After spending the entire day loafing around Jamie’s apartment, him and James playing “Valkyria Chronicles” while I read the Murakami book I’d picked up in Sendai, the three of us stopped at a Daily Yamazaki, which is a well-known chain of Japanese convenience stores (or “konbini” as they are often referred to here), to get some latenight snacks. As we entered the store I heard the opening strains of a familiar tune from back when we were all in high school. “Dude,” I said, “It’s Jimmy Eat World, the one song with the video where everyone’s in their underwear.” We proceeded to make our way around the store picking up its various delectable wares, all the while singing along and doing a kind of shuffling walk that was almost-but-not-quite a dance. The only other person in the store was the middle-aged Japanese man working the cash register, who had obviously been trained to display no emotion. I found this to be an extremely cool little moment, and as we were driving back to Jamie’s apartment I realized that this experience really reminded me of that famous scene in Reality Bites where Winona Ryder and Janeane Garofolo dance around a convenience store to “My Sharona.” Except in Japan. Adding “except in Japan” to the end of any anecdote that evokes a particular memory from the past just increases the awesome exponentially.

The Eastern Capitol

So I spent five days in Tokyo at the beginning of my Winter Vacation and have made a short detour to Miyagi prefecture with some friends before I head back to the frozen northlands from whence I came. Miyagi prefecture, with its milder climate and larger and more interesting capital city, is still a major improvement over the town in Iwate where I currently lay my head, but it seems like a major drag after the kidney punch to the senses that was Tokyo, the world’s largest metropolitan area. While this does mean that I have some time to breathe and do some writing, it wasn’t easy for me to get on that northbound bullet train, to leave behind what seemed like a great gig—all the glitz and glamour and energy from such an enormous population combined with a crime rate that would be phenomenally low for an American city a tiny tiny fraction of Tokyo’s size—for the promise of rice fields and sub-zero temperatures and poor cell phone reception. I’m not knocking rice fields, exactly, but they’re not really my thing.

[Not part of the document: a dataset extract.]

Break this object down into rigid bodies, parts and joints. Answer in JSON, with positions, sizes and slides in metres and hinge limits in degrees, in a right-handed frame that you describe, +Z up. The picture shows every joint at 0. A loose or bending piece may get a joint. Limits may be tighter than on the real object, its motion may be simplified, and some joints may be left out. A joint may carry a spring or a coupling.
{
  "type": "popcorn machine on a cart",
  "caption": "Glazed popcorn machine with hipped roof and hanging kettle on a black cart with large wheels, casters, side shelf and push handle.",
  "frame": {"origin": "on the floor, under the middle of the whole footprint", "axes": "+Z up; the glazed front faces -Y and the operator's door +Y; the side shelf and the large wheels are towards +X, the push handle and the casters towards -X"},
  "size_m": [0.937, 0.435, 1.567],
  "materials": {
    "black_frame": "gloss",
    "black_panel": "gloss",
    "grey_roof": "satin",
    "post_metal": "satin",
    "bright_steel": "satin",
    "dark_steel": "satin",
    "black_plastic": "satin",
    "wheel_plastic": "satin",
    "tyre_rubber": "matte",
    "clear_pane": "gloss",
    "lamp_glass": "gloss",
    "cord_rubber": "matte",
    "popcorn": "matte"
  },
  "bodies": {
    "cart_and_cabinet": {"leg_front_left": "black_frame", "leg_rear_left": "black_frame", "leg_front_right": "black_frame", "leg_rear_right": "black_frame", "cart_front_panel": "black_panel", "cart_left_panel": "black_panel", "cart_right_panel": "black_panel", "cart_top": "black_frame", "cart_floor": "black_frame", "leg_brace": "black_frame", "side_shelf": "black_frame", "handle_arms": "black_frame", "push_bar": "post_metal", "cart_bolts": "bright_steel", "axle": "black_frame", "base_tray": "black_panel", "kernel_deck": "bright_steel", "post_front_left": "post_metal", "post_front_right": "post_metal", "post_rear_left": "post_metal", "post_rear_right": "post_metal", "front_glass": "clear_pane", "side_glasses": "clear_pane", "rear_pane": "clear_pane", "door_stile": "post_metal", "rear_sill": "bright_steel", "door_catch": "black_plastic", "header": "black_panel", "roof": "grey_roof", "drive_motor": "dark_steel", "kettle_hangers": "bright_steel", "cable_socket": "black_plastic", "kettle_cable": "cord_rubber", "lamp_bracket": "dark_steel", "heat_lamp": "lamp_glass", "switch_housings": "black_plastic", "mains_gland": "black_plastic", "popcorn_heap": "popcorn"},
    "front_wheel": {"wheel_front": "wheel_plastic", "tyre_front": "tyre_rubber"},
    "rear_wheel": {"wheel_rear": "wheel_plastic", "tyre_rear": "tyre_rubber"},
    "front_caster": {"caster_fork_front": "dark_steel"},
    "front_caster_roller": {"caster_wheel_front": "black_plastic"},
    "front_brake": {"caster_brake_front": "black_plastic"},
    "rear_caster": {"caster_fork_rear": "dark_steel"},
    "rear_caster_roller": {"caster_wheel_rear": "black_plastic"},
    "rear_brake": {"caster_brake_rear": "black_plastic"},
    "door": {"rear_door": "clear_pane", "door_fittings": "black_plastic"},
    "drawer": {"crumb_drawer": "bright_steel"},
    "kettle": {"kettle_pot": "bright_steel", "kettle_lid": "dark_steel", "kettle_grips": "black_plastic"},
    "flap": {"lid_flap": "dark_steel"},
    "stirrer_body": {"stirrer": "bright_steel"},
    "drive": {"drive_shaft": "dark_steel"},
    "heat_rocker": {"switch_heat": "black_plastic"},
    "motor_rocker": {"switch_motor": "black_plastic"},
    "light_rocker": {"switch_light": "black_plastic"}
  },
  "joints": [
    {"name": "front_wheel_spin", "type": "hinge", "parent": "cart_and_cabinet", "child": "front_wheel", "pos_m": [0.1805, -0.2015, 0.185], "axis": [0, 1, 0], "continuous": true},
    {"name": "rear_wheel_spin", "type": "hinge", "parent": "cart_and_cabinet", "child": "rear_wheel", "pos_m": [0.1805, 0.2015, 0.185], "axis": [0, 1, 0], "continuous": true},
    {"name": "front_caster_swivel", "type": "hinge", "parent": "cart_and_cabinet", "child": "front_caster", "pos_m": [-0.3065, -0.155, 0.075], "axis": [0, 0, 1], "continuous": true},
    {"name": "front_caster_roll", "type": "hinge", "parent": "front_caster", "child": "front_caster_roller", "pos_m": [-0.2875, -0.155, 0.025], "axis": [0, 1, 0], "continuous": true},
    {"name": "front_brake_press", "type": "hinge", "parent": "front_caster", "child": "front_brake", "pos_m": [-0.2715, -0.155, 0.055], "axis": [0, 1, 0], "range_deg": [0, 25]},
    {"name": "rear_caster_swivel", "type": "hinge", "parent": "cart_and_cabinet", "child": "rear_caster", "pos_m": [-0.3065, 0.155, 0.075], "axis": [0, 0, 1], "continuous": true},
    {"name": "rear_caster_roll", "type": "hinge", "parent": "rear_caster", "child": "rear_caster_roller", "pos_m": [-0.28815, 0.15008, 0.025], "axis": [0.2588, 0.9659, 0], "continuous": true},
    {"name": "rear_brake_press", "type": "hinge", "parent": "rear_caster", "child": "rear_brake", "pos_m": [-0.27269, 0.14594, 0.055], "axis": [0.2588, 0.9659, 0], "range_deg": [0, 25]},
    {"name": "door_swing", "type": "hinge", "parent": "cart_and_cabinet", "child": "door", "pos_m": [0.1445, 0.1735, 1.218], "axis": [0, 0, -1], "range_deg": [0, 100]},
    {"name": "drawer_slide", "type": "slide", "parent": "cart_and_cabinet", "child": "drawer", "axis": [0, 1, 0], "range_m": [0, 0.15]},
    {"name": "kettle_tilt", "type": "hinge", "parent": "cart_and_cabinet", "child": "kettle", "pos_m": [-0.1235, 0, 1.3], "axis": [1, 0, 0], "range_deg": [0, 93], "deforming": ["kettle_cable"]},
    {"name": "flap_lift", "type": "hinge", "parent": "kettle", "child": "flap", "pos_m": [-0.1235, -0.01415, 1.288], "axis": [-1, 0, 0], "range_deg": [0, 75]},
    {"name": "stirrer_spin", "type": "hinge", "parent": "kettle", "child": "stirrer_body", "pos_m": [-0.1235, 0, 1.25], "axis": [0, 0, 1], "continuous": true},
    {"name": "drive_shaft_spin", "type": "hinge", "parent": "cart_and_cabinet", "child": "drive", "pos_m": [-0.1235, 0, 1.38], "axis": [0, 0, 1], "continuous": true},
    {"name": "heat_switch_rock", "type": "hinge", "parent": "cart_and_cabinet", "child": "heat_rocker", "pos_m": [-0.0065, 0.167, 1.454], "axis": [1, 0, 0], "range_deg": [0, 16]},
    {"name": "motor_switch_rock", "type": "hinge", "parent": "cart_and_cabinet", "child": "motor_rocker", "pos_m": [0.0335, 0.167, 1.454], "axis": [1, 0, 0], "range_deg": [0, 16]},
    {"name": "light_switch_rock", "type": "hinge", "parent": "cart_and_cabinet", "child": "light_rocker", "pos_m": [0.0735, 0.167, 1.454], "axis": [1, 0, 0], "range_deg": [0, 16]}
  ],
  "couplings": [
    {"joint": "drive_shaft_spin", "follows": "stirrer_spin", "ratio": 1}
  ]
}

As I rode the Shinkansen up to Miyagi, when I wasn’t sleeping or listening to the old man in the seat across from mine suck off a toothpick for what seemed like (and actually was) two hours, I spent some time reading a book about the ending of the world and allowed my mind to wander, entertaining visions of moving to Tokyo and doing the big-city thing after a lifetime spent in places where a bunch of my friends and I could get together and while away half the night standing in a circle asking each other a million permutations of the question, “So, what is there to do?” without ever coming up with an acceptable answer. Sure, the rent’s high and I’d continue to have trouble communicating with people due to my lack of Japanese ability for the foreseeable future and would still probably feel isolated and alone more often than not even amidst all those huddled millions…but my thinking is that if I can put myself in a place that has the best of everything to offer, I can at least be hopeful of eventually finding whatever it is that I am looking for—be it serenity, security, a decent cup of coffee, inspiration, motivation, and/or creepy anime memorabilia for me to browse through in back-alley storefronts and then not buy in quantities sufficient to last an Age. The seasons of my soul (or whatever) have often been characterized by unnamed longing, so a big city seems like it might be the right place to hang out in. It’s simple mathematics: even though I still don’t know what it is that I want out of life, it is statistically more likely that if I ever do figure that shit out, I will be in a better position to obtain whatever Thing it is in Tokyo than I would be in most other places. Unless that Thing I wanted out of life turned out to be snow, in which case my current place of residence would provide a pretty solid foundation on which to build my future.

In Iwate prefecture—a place that sucks even compared to the other sucky (and not-so-sucky-but-still-kind-of-meh) places I have spent significant amounts of time in, and sucks even more than a similarly proportioned American town would simply because of the language barrier—I often feel like I am drowning, so far removed from anything that moves me or even feels real that, for all my complaining, I don’t even know how to go about improving my life other than to wait for my current contract to expire in March and toss the dice again to see if the next place I end up will be an improvement. It’s hard for me to tell whether my current existential discomfort is due to my own bad attitude and inability to experience joy even while inhabiting a place that actually is beautiful and serene and magnificent, or whether I have 100% accurately described said place as being total ass and am thus justified in being a little disgruntled every now and then while I plan my escape. Am I making a Hell out of Heaven, or am I merely seeing Hell for what it is?

If I moved to Tokyo, though, maybe I’d finally be able to tell once and for all whether it’s me that’s crazy, or whether it’s everyone else.